Print out essential work documents so that you don’t have to rely on a laptop or smart phone that you might not be able to access during flight. Also make a copy of your passport, other essential travel and personal documents that you might need in case of emergency.

Pre-pack a spare set of business and personal items that you use on every trip, and leave them in your suitcase and ready to go -- so you‘ll never forget anything essential in your last minute packing rush. Include a set of adapters, laptop or tablet cords, flash drives and other such items, as well as toiletries.

Designate someone at home to deal with any problems that might come up during your absence, and check in regularly with that person for updates. Also, leave copies of your itinerary and contact numbers with that person, If you work with a travel agent, arrange to be updated regularly about your flight status, so you don‘t have to rebook flights or hotels in case of delays or cancellations.

Get travel apps for your smart phone, so you can easily reschedule flights when necessary.

Download airline apps onto your smart phone, tablet or laptop so you can tap into travel updates, weather reports and enjoy free inflight entertainment, including music, movies and games.

When heading for a different time zone, adjust to it as quickly as possible. Set your watch to the new time zone when you take off.

Get sufficient exercise.

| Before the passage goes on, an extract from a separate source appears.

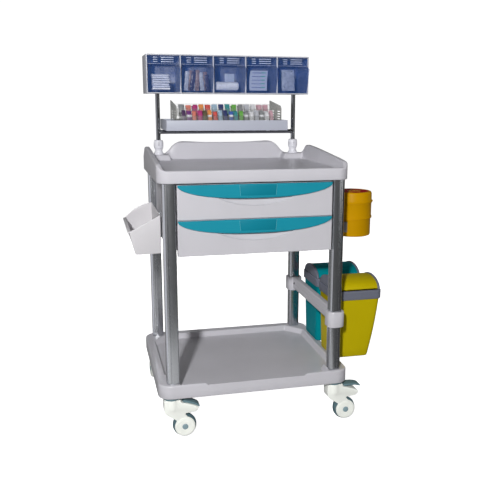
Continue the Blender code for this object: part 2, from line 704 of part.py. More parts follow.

While on the plane, do in-seat exercises and get up to stretch or walk up and down the aisle. When you land, go for a jog or hit the hotel gym before going to your meetings. This will reenergize you and help to cut the effects of jet lag. An hour of exercise can actually be more restorative and refreshing than an hour of sleep.

Keep it fun and creative. Always make time to do something you want to do for yourself . Use airplane time to read a book you‘ve been wanting to read. Best on a lightweight tablet if possible. And, at your destination, visit a museum or go to the theater or schedule at least several hours to just browse around and see the sights. It’s extremely important to nourish your spirit and intellect while traveling, and that should be part of your personal road warrior rituals.